The collaborative element on The Most Familiar Star is very prevalent.

After my son was born, I started to doubt my ability to write songs alone because of my time constraints. In order for me to really be productive, I thought I needed to work with someone. Left to my own devices, I just won’t have the time. I was too busy as a doula. As I would take on lots of clients, the music would get quiet. I would panic. The antidote to that was finding people to write with. That started in 2017 and I kept doing that.

But I started to not be able to write with people that weren’t parents, which was really interesting. I started not to be able to relate to a lot of my friends after my son was born because their lifestyle was so wild.
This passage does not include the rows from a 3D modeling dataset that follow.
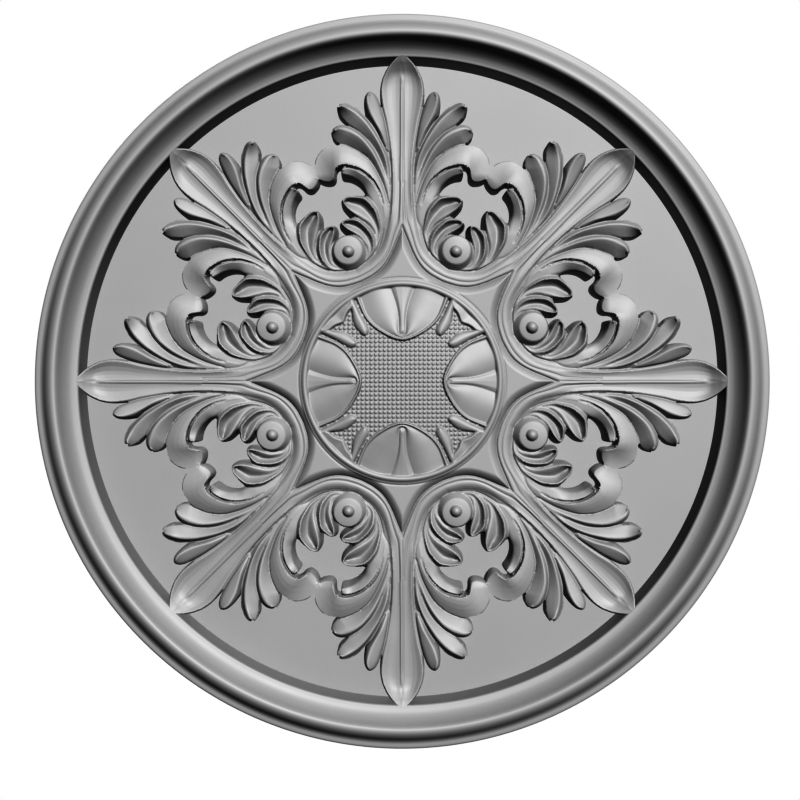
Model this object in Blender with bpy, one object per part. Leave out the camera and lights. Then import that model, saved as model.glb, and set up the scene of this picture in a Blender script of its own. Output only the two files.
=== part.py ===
"""Ceiling rose: a round cast plaster rose with eight petals, scrolling leaves and a diapered centre.

The carving is laid out in units on a plate of radius 356.1 and scaled to the real diameter.
One half repeat (a half petal and its leaves) is triangulated over its guide rails, mirrored
and turned round the centre; the moulded frame is turned from its profile. The rose is made
as it hangs: back against the ceiling at the origin, face down.
"""
import bpy
import bmesh
from mathutils import Vector
from mathutils.geometry import delaunay_2d_cdt

import math
import numpy as np

# ---------------------------------------------------------------- named sizes
DIAMETER = 0.800                 # over the outer moulding, metres
UNIT = DIAMETER / 2.0 / 356.1    # the carving is laid out on a plate of radius 356.1 units
BACKING = 10.0                   # plate thickness behind the sunk ground
FACE = 25.0                      # top of the leafwork above the ground
SIGHT = 1255.0                   # reading distance of the layout drawing, units
PETALS = 8
HALF = math.pi / PETALS          # half a repeat

# moulded frame: (radius, height above the ground)
FRAME = [(315.4, 0.0), (315.4, 31.0), (316.2, 33.0), (319.0, 33.9), (322.6, 35.7),
         (325.7, 38.6), (328.5, 42.5), (330.4, 46.0), (332.0, 49.3), (333.6, 51.4),
         (335.6, 52.1), (338.0, 51.8), (340.6, 50.4), (343.4, 47.8), (346.0, 44.3),
         (348.0, 41.9), (350.3, 40.4), (353.3, 40.0), (355.2, 39.6), (356.1, 38.4)]


def plan(u, v, z):
    """The layout drawing is read from SIGHT away: a point z above the face plane moves inwards."""
    k = (SIGHT - FACE - z) / SIGHT
    return (u * k, v * k, z)


def spline(points, n):
    """Catmull-Rom curve through the points, n samples spread evenly over the spans."""
    p = np.asarray(points, float)
    p = np.vstack([2 * p[0] - p[1], p, 2 * p[-1] - p[-2]])
    t = np.linspace(0, len(p) - 3, n)
    i = np.minimum(t.astype(int), len(p) - 4)
    s = (t - i)[:, None]
    a, b, c, d = p[i], p[i + 1], p[i + 2], p[i + 3]
    return 0.5 * (2 * b + (c - a) * s + (2 * a - 5 * b + 4 * c - d) * s ** 2
                  + (3 * b - a - 3 * c + d) * s ** 3)


def even(points, n):
    """The spline with its samples spread evenly along its length."""
    fine = spline(points, 40 * len(points))
    d = np.r_[0, np.cumsum(np.linalg.norm(np.diff(fine[:, :2], axis=0), axis=1))]
    s = np.linspace(0, d[-1], n)
    return np.stack([np.interp(s, d, fine[:, k]) for k in range(fine.shape[1])], 1)


# section shapes across a leaf: share of the width against share of the rise
STEEP = [(0, 0), (0.12, 0.26), (0.25, 0.50), (0.45, 0.68), (0.7, 0.86), (0.9, 0.98), (1, 1)]
ROLL = [(0, 0), (0.2, 0.34), (0.45, 0.68), (0.7, 0.90), (1, 1)]
EASY = [(0, 1), (0.12, 0.985), (0.35, 0.78), (0.6, 0.5), (0.82, 0.24), (1, 0)]
DOME = [(0, 1), (0.15, 0.985), (0.35, 0.88), (0.6, 0.62), (0.82, 0.30), (1, 0)]
LINE = [(0, 0), (1, 1)]
SIDE = [(0, 0), (0.1, 0.12), (0.7, 0.86), (0.86, 0.97), (1, 1)]
LIP = [(0, 0), (0.3, 0.1), (0.45, 0.3), (0.82, 0.88), (1, 1)]
HOLLOW = [(0, 0), (0.25, -0.16), (0.45, -0.12), (0.7, 0.24), (0.9, 0.8), (1, 1)]
COVE = [(0, 0), (0.3, 0.12), (0.6, 0.42), (0.85, 0.82), (1, 1)]

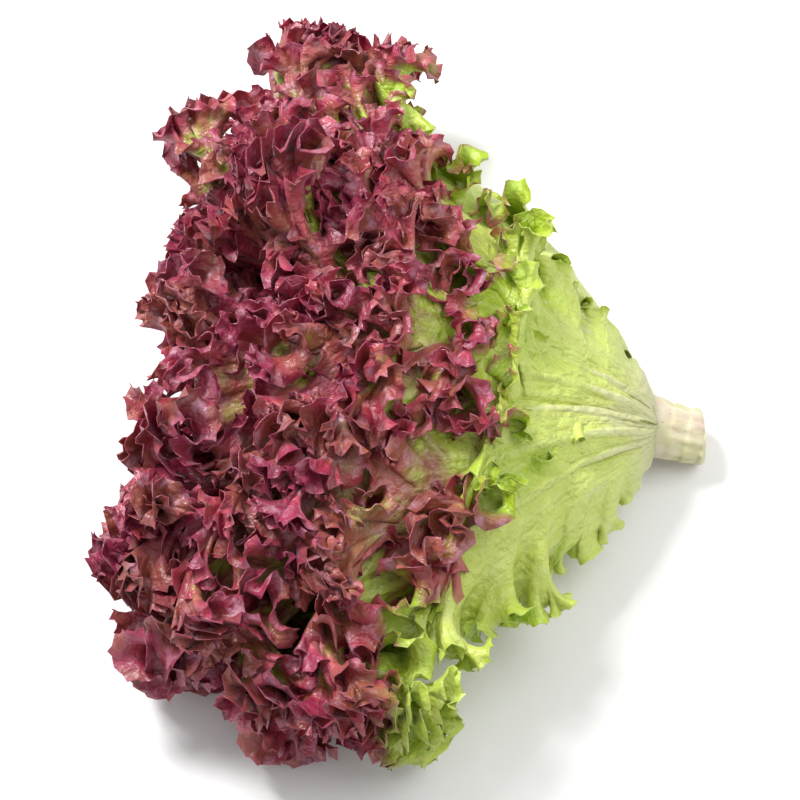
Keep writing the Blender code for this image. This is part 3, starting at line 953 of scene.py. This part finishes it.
# Floor, light and camera
# A plain pale floor under one large soft lamp, a weaker one from the stem's side and an even sky.
# The camera looks down steeply, with the stem to the right.
VIEW_HEIGHT = math.radians(64)
VIEW_DISTANCE = 1.1
VIEW_HALF_WIDTH = 0.156
VIEW_TARGET = Vector((-0.003, -0.0176, 0.045))
SENSOR = 36.0
FLOOR_HALF = 2.5
FLOOR_GREY = 0.93
SKY_STRENGTH = 0.55


def add_floor():
    net = bmesh.new()
    bmesh.ops.create_grid(net, x_segments=1, y_segments=1, size=FLOOR_HALF)
    mesh = bpy.data.meshes.new("floor")
    net.to_mesh(mesh)
    net.free()
    paint = Paint("floor")
    paint.finish(Base_Color=(FLOOR_GREY, FLOOR_GREY, FLOOR_GREY, 1), Roughness=0.8)
    mesh.materials.append(paint.material)
    floor = bpy.data.objects.new("floor", mesh)
    bpy.context.scene.collection.objects.link(floor)


def add_lamp(name, place, size, power):
    light = bpy.data.lights.new(name, "AREA")
    light.size = size
    light.energy = power
    lamp = bpy.data.objects.new(name, light)
    lamp.location = place
    lamp.rotation_euler = (VIEW_TARGET - Vector(place)).to_track_quat("-Z", "Y").to_euler()
    bpy.context.scene.collection.objects.link(lamp)


def add_camera():
    camera = bpy.data.cameras.new("camera")
    camera.sensor_width = SENSOR
    camera.lens = SENSOR * VIEW_DISTANCE / (2 * VIEW_HALF_WIDTH)
    eye = bpy.data.objects.new("camera", camera)
    back = Vector((0, -math.cos(VIEW_HEIGHT), math.sin(VIEW_HEIGHT)))
    eye.location = VIEW_TARGET + back * VIEW_DISTANCE
    eye.rotation_euler = (-back).to_track_quat("-Z", "Y").to_euler()
    bpy.context.scene.collection.objects.link(eye)
    bpy.context.scene.camera = eye


def add_sky():
    world = bpy.data.worlds.new("sky")
    world.use_nodes = True
    background = world.node_tree.nodes["Background"]
    background.inputs["Color"].default_value = (1, 1, 1, 1)
    background.inputs["Strength"].default_value = SKY_STRENGTH
    bpy.context.scene.world = world


add_floor()
add_lamp("window", place=(-0.6, 0.5, 1.0), size=0.4, power=18)
add_lamp("fill", place=(0.6, 0.1, 0.9), size=0.8, power=5)
add_camera()
add_sky()
bpy.context.scene.view_settings.view_transform = "Standard"
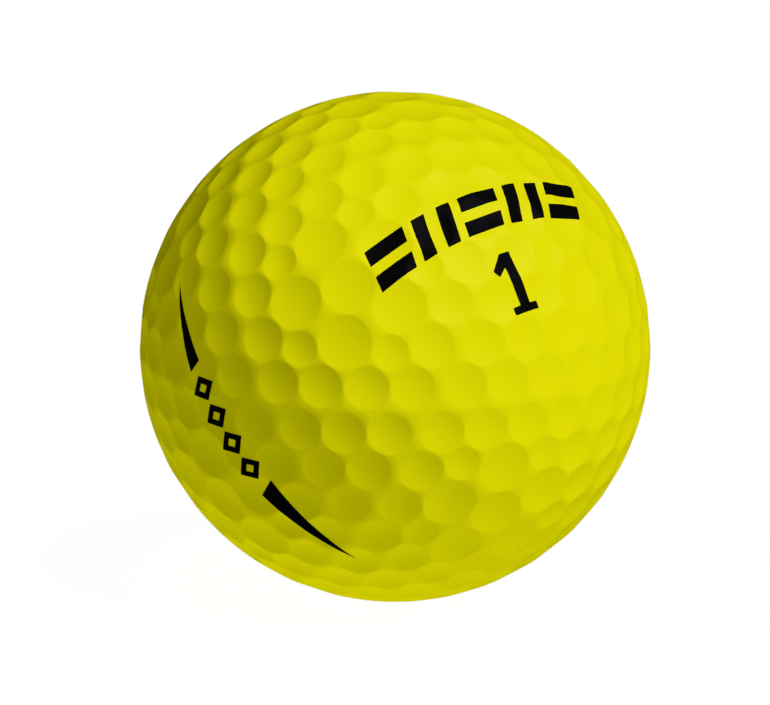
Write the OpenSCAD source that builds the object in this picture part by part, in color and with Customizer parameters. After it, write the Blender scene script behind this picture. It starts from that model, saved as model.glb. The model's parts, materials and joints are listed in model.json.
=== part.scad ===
// Two-piece golf ball: a solid rubber core inside two moulded half shells that
// are fused at the equator, with 432 dimples in an icosahedral layout and
// pad-printed ink marks. The origin is the centre of the ball. The seam lies
// in the XY plane, +Z runs through one pole dimple, and a mirror plane of the
// layout faces -Y.

/* [Ball] */
// Diameter over the lands between the dimples
ball_d = 42.7; // [42.67:0.01:43.5]
// Diameter of the rubber core
core_d = 38.4; // [36:0.1:40]
// Thickness of the printed ink film
ink_t = 0.02; // [0.01:0.005:0.05]

/* [Dimples] */
// Rim diameter of the large dimples, one hub and five petals at each vertex
large_d = 4.4; // [3.8:0.05:4.4]
// Depth of the large dimples below the ball's sphere
large_depth = 0.31; // [0.2:0.01:0.4]
// Rim diameter of the medium dimples
medium_d = 3.6; // [3:0.05:3.6]
// Depth of the medium dimples
medium_depth = 0.27; // [0.15:0.01:0.4]
// Rim diameter of the small dimples
small_d = 2.95; // [2.4:0.05:2.95]
// Depth of the small dimples
small_depth = 0.22; // [0.1:0.01:0.3]

/* [Dimple layout] */
// Angle from a vertex to the large petal dimples round it
petal_at = 11.95; // [11.9:0.01:12]
// Angle from a vertex to the small dimples, on the line to the next vertex
small_at = 16.9; // [16.85:0.01:16.95]
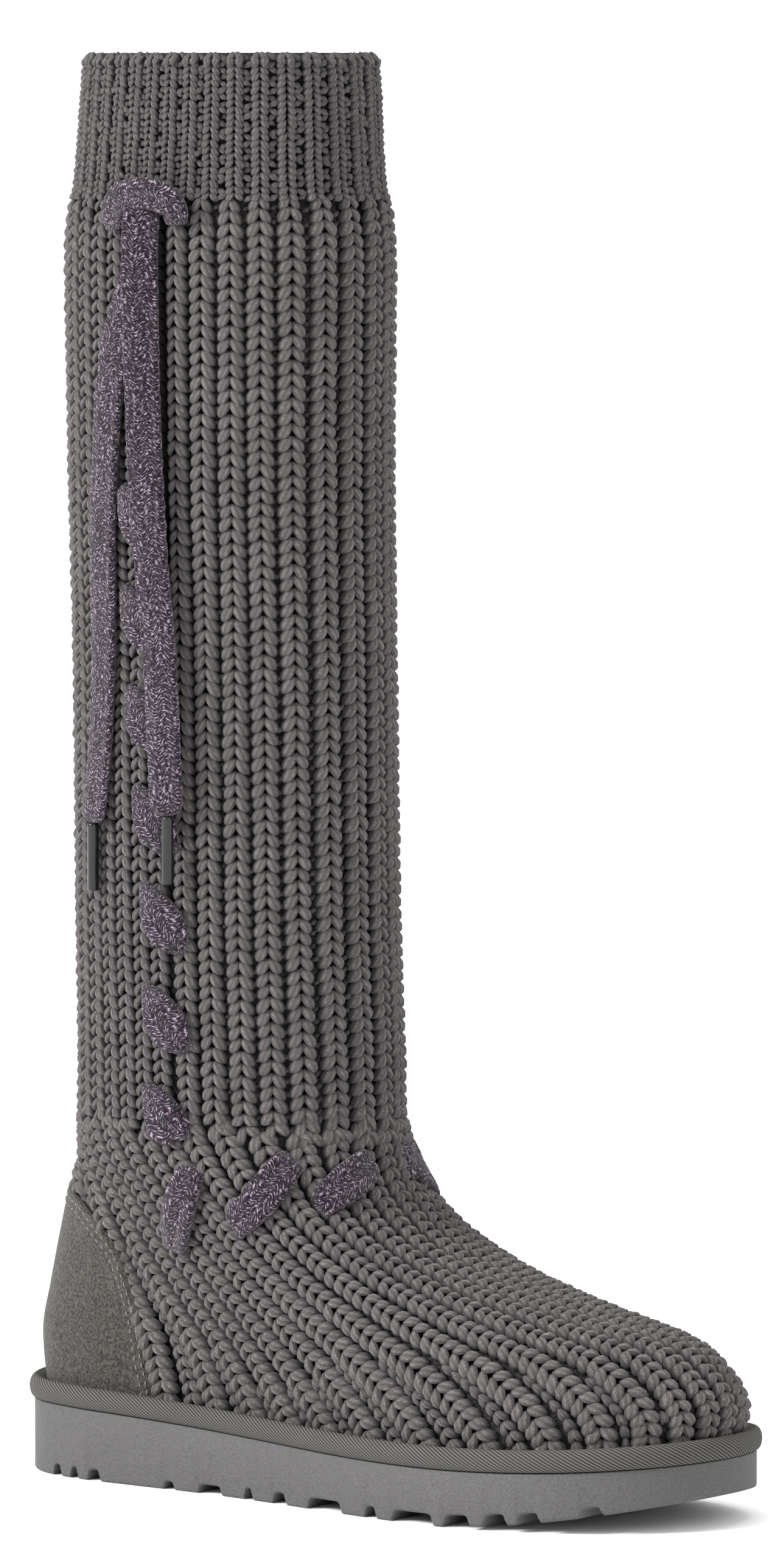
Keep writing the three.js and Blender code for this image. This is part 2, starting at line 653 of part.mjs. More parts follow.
// The origin is the middle of the standing boot's footprint, its free lace left out
const freeLace = ["lace_end_front", "lace_end_back", "lace_knot", "aglet_front", "aglet_back"];
const group = new THREE.Group();
const footprint = new THREE.Box3();
for (const [name, geometry, material] of pieces) {
  const mesh = new THREE.Mesh(geometry, material);
  mesh.name = name;
  group.add(mesh);
  if (!freeLace.includes(name)) footprint.expandByObject(mesh);
}
const middle = footprint.getCenter(new THREE.Vector3());
for (const mesh of group.children) {
  mesh.position.set(-middle.x, -middle.y, 0);
}

export default group;
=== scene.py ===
# Sweater boot, right foot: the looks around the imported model.
# Shapes are worked out in millimetres with x from the heel's back, and go to metres when a mesh is made.
import math

import bpy
import numpy as np
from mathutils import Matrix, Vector


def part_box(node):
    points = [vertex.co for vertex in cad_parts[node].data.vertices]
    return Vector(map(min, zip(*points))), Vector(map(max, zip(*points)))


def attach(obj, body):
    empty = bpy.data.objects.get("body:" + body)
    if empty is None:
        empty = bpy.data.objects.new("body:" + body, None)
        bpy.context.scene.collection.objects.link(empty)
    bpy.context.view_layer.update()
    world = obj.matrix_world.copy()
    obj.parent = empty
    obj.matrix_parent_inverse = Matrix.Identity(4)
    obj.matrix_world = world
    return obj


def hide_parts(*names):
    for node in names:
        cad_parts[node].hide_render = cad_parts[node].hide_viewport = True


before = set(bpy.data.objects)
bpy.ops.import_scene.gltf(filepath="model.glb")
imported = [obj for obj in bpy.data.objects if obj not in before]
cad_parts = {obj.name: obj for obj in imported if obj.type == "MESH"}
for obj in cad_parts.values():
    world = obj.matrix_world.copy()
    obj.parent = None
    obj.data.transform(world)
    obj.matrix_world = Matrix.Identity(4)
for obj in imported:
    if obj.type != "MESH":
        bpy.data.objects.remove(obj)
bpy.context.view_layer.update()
scene = bpy.context.scene
random = np.random.default_rng(23)
body = "root"

# The boot's own sizes, as the frame was built from them
boot = {
    "soleLength": 268, "soleWidth": 94, "heelHeight": 23.7, "ballHeight": 18.2, "toeHeight": 22.2,
    "toeSpring": 11, "lugDepth": 3.7, "ankleHeight": 122, "seamHeight": 420, "cuffHeight": 47,
    "shaftLength": 112, "shaftWidth": 95.2, "featherInset": 5.5, "clearance": 0.3,
    "ribCount": 36, "ribSpread": 1.27, "ribLean": 0.44, "wall": 5, "laceWidth": 12, "laceThickness": 3,
    "bindingHeight": 7.2, "bindingProud": 1.7, "toeTipInner": 0.048,
}
bootHeight = boot["seamHeight"] + boot["cuffHeight"]

# Sole outline: share of the length from the heel, outer and inner reach as shares of the width
outlineRows = [
    (0, 0, 0), (0.02, 0.184, 0.181), (0.06, 0.303, 0.293), (0.13, 0.367, 0.356), (0.22, 0.383, 0.376),
    (0.33, 0.394, 0.362), (0.44, 0.431, 0.351), (0.55, 0.484, 0.372), (0.65, 0.523, 0.423),
    (0.73, 0.53, 0.47), (0.81, 0.5, 0.495), (0.88, 0.431, 0.466), (0.94, 0.314, 0.391), (0.98, 0.165, 0.271),
]
# Cross grooves of the sole: start and end as shares of the length, depth as a share of the lugs
grooveRows = [
    (0.028, 0.035, 0.6), (0.088, 0.105, 1), (0.12, 0.135, 1), (0.149, 0.172, 1), (0.268, 0.287, 0.7),
    (0.322, 0.362, 0.8), (0.397, 0.413, 1), (0.444, 0.469, 1), (0.503, 0.562, 1), (0.598, 0.619, 1),
    (0.641, 0.706, 1), (0.718, 0.757, 1), (0.772, 0.805, 1), (0.815, 0.845, 0.9), (0.887, 0.912, 0.8),
]
# Shaft and cuff sections: rise as a share of ankle to seam or of the cuff, centre as a share of the
# sole's length, length and width as shares of the shaft's
shaftRows = [
    (0, 0.289, 1.018, 0.983), (0.094, 0.288, 1.005, 0.996), (0.218, 0.284, 0.996, 0.996),
    (0.483, 0.28, 0.991, 0.992), (0.752, 0.274, 1, 1), (0.936, 0.2735, 1.011, 1.011),
    (0.987, 0.273, 0.993, 0.994),
]
cuffRows = [(0.08, 0.273, 0.952, 0.956), (0.9, 0.275, 0.9, 0.905), (1, 0.275, 0.884, 0.888)]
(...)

I knew a lot of bands that were doing very well with the touring schedules. I started to pull away from those kinds of musicians and started to get quieter. But I started finding other musicians that had a similar schedule to mine, similar responsibilities. I felt that was the way I was going to keep writing music, because I needed to find people to write with. I spent so much time on my own that I needed the infusion of other writers. I know that’s common for a lot of people, but it wasn’t always for me.

I have to make art from where I am now. I feel like this is my growth. This is my adult record. This is me saying I’ve seen a lot since the last one. I used to give my power away to men, to male musicians and male songwriters. I have always done that. I speak about a lot of things that might make people a little squirmy, but it feels really important. If I don’t make another record for a while, I’ll be alright. This is enough.